Anything but Convention(al): A Gal's First Con Experience

Hey fellow gamers! My name is Kristi and Cailleah has given me the great honour of letting me write a blog now and then for She Got Game. I also figured I should introduce myself a little so that you’re not all thinking some crazy chick has hacked the blog.

I have been an avid gamer since the ripe age of 5. My first experience came when I got to try the original Mario/Duck Hunt on the NES at my friend’s house one day after kindergarten. We sat down in her living room and from the minute her mom put the controller in my hand, I was hooked. My friend got bored after 10 minutes and was far more content to play with her paper dolls and Barbies but I was enamored with the world of Mario, never to look back.
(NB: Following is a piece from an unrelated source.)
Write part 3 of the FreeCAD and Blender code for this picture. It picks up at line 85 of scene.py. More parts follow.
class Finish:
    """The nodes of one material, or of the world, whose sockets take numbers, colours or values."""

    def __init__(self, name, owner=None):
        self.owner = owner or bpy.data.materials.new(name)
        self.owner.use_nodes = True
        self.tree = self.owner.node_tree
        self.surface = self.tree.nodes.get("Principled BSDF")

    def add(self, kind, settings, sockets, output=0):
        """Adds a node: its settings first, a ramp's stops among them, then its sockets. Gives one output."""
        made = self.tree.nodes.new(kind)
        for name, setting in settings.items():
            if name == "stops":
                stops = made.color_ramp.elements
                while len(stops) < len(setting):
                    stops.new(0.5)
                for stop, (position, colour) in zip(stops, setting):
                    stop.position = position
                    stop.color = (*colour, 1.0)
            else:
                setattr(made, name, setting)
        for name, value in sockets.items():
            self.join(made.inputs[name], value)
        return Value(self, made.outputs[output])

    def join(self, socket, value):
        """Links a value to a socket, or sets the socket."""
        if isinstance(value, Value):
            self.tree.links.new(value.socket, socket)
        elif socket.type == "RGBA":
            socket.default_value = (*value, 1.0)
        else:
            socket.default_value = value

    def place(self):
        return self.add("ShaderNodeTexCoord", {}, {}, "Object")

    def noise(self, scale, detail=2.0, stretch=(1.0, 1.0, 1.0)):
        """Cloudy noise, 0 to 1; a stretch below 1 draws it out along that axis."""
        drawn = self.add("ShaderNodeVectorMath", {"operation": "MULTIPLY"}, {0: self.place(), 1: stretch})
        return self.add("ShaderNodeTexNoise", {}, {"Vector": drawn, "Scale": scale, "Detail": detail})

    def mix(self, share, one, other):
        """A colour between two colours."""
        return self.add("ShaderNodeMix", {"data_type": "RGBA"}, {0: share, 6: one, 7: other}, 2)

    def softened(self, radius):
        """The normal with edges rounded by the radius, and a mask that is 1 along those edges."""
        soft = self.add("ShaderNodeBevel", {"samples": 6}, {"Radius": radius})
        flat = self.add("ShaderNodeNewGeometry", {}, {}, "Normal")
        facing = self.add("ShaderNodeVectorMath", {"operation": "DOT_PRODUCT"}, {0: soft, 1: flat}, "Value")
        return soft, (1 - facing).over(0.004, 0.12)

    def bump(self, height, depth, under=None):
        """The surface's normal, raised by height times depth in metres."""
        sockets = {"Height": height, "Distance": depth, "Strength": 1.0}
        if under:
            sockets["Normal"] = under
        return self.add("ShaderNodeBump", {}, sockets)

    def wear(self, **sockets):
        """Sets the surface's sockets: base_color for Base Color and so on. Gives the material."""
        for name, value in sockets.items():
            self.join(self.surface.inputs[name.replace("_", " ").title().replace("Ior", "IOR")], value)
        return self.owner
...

From there my passion for the world of gaming only grew stronger. From my computer that was huge and only ran the game DigDug, to the Christmas when an original Playstation showed up on our doorstep from “Santa”, from n64 to Xbox 360, I’ve loved it all.
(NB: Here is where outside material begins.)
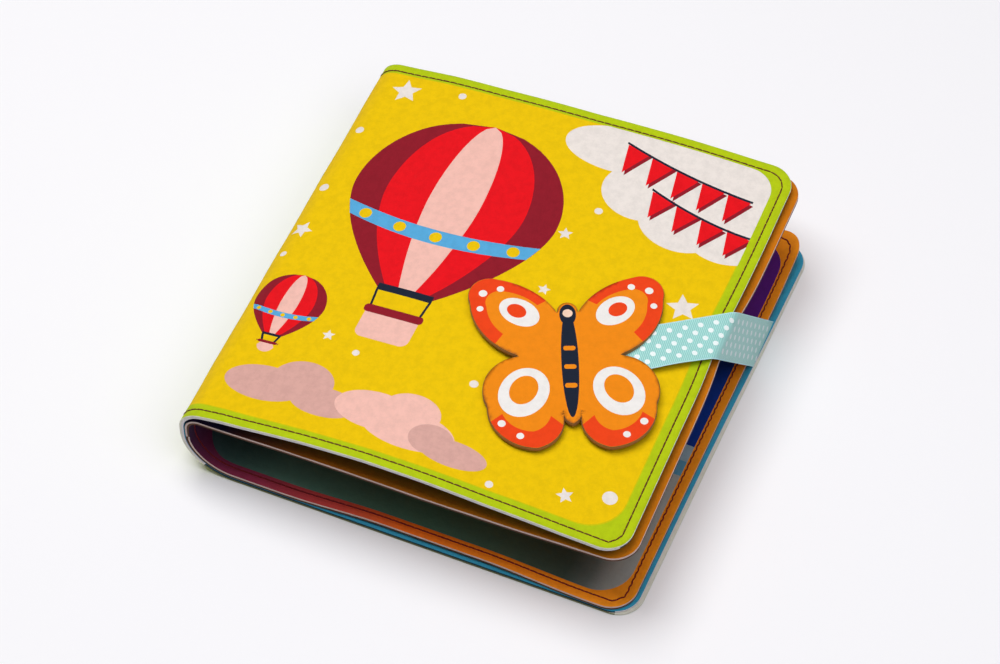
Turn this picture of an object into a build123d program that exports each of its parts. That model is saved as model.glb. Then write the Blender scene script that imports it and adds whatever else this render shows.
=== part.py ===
from build123d import *
from math import acos, cos, degrees, hypot, radians, sin, tan
import os

# A soft book of sewn felt, lying on its back cover with its strap closed.
# X runs from the spine (-) to the fore-edge (+), Y from the tail (-) to the head (+), Z up.
# The origin is the middle of the back cover's underside, and lengths are in millimetres.

# Covers: an outer and a lining sheet sewn together, bent once round the spine
sheet_thickness = 0.9
cover_height = 200.0
back_fore_edge_x = 90.8
front_fore_edge_x = 82.0
cover_corner_radius = 11.0

# The spine's section: a wide bend off the table, a short upright and a tighter bend into the front cover
foot_bend_x = -81.0
foot_bend_radius = 22.0
spine_upright = 4.0
shoulder_radius = 11.0
crown_angle = 98.9
crown_radius = 807.0

# The line across the spine's upright that the front cover folds back along, from the upright's foot
fold_height = 2.0
fold_gap = 0.3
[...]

And now, thanks to Cailleah and She Got Game, I get to spread some of the stories and things I’ve discovered through gaming with a wider community of awesome people. Let’s hope this is the start of a beautiful blog-ship!

I suppose it’s about time to get into the nitty gritty details the real reason behind this post though, so here we go!



This past Saturday at the International Plaza Hotel & Conference Centre, the good people of ConBravo! hosted FanFare II, Geek Fest, a one day Geek Marketplace and Gaming event.

Super 1Up Games provided a plethora of awesome gaming selections for the masses. 

There was rarely any free table space throughout the day due to tabletop gaming popularity.

The vendor selection, though small, provided some incredibly creative and imaginative product.

Get 'em started while they're young, amiright?

There were some intense competitions happening but nothing was exciting as this Sailor Moon side scroller. Seriously. It was amazing.

The convention was small and took place in just two rooms, one for vendors and the other for special events such as live Nerf gun fights and the infamous Fandom Musical, but it also offered the opportunity for hardcore cosplayers who wanted one last hurrah to strut their stuff before the bleak, conventionless winter.


As a female gamer who has never attended a convention before this was a pretty excellent introduction. It was an intimate space and getting to tag along with the Super 1Up Games crew allowed me the opportunity to have a ton of interesting introductions and conversations with people without having to approach too many strangers on my own.


I get a little gun shy when it comes to walking up randomly to people and striking up chats and that’s something I’ve always been nervous about when it comes to conventions. I worried that I wouldn’t experience the fullness of the con if I couldn’t talk to anyone. I have always told myself that I’ll make it to FanExpo or Anime North but not having been exposed to what a convention is or could be I never seemed to have the motivation to spend the money or put together a cosplay either.


But then yesterday happened and a whole new world opened up before my eyes. With everything that’s happened in the past few months with GamerGate I think I’ve gotten too personally invested and had a bad taste in my mouth when it came to talking openly about my passions for games and overall nerddome. I’ve been feeling like I have to always be ready and on the defense but that’s been a bad headspace to be in and I felt it break at FanFare because the people are simply amazing.


What I quickly realized is that the rumours about geek and nerd conventions are true. Everyone is really, really nice and really, really awesome. I have been so blind. I mean, sure, you get the occasional person who isn’t that social but most people are so cheerful and excited to chat about all your favourite things. It was a gathering of happy, positive people who all got together because of a love of games, comics, books, and anything else you could think of.


My point is this. It’s so easy to make excuses for yourself when you’re faced with new opportunities that are intimidating, especially if you feel like a minority in what you love. My love of games and comics has always been something I’ve taken a private pride in and only recently have I begun to wear it like a badge of honour in public so this was a big step. Challenging yourself to be proud of what you love is so important and it’s something that you have to remind yourself of often. It can be a challenge to embrace what you’re passionate about all the time, but you can’t let insecurity stop you from enjoying that and finding new avenues to do so.

FanFare II wasn’t the biggest con or the most widely attended but it achieved what it set out to do, to create a space for fellow geeks to get together, embrace what we love and have a blast doing it, and isn’t that what this is all about?